SS: I think there’s a lot of romance!
SG: I also understand that in the first episode we’re going to
see a side of you that we’ve not seen before - as a stuntman
SS: Yes. That was in the middle of all the managerial changes
that happened. I was asked, no I was indeed told, that Dr Will was going to be
rather heroic and he would be going 60ft up scaffolding. I thought ‘well there’s
so much trouble going on, I don’t think I really want to be another fly in their
ointment’, so I just said ‘heights are absolutely fine’, as you do, then woke up
the next morning and thought, ‘Oh my god. I’ve just said that heights are
absolutely fine - I haven't got a clue'. In fact they built a scaffolding tower
for this stunt and we went 60ft up and when I got to the top I discovered that,
thank god I don’t get vertigo. But I wasn’t quite sure.
SG: Have you ever had to do stunts before?
SS: Yes I’ve done stunts before but not actually involving
heights. I did a very funny film with Roger Moore in Switzerland; Fire, Ice and
Dynamite in 1990
SG: I’ve not heard of that
SS: No I’m very glad that you’ve not heard of that
SG: Have many people heard of it? When was it shown?
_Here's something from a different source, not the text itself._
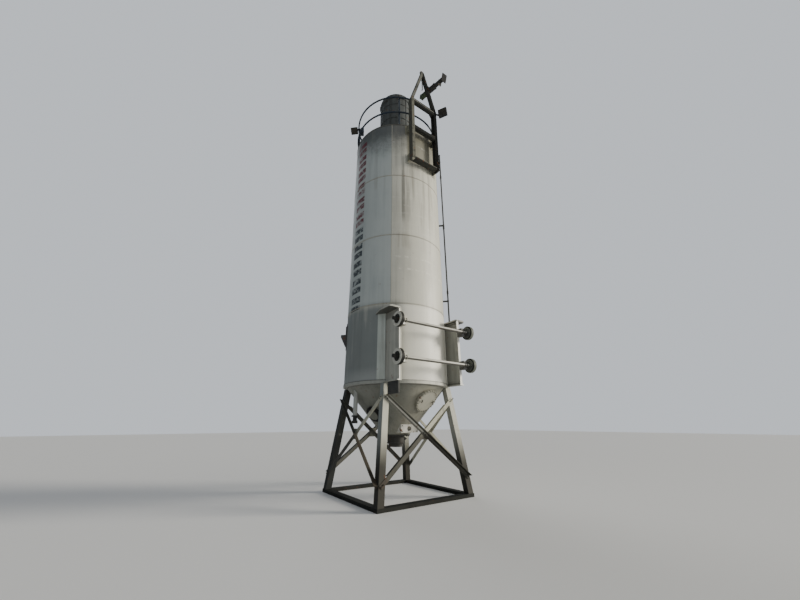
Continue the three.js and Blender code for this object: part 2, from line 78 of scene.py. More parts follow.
world = bpy.data.worlds.new("backdrop")
bpy.context.scene.world = world
world.use_nodes = True
sky = world.node_tree
sky.nodes.clear()
path = sky.nodes.new("ShaderNodeLightPath")
either = sky.nodes.new("ShaderNodeMixShader")
sky.links.new(path.outputs["Is Camera Ray"], either.inputs["Fac"])
AMBIENT, SEEN = ((0.60, 0.71, 0.87, 1), 0.15), ((0.74, 0.78, 0.83, 1), 0.9)
for way, (colour, strength) in enumerate((AMBIENT, SEEN), start=1):
    glow = sky.nodes.new("ShaderNodeBackground")
    glow.inputs["Color"].default_value = colour
    glow.inputs["Strength"].default_value = strength
    sky.links.new(glow.outputs[0], either.inputs[way])
sky.links.new(either.outputs[0], sky.nodes.new("ShaderNodeOutputWorld").inputs["Surface"])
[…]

SS: It was never shown here. I think it’s on video here. I
shouldn't have said that though. I’ve just signed my own death warrant! It’s a
sports based bond spoof, there’s a lot of fun in it. I play a very camp
hairdresser who’s Roger Moore’s son.
SG: Can you do Roger Moore for us?
SS: No, but apparently...do you know Roger?
SG: mmm, no not personally
SS: Well I just wondered if you’d had him on. Has he sat here?
SG: Not yet
SS: He is the nicest leading man I’ve ever worked with without
a doubt. He’s the kindest and wisest actually sanest man, but when I’m nervous,
apparently the cameraman tell me that my left eyebrow does go up
SG: Oh it just did. I’m going to find that bit!
SS: If you freeze frame Peak Practice, you’ll probably see the
eyebrow go up
SG: We'll try that as well. Watch this space for that next
week. Thanks so much for coming on Simon
SS: Thank you for having me
SG: Best of luck with the rest of the series and also I know
we’ve got some more Bliss coming up as well
SS: Yes
SG: Ladies and Gentleman – Simon Shepherd!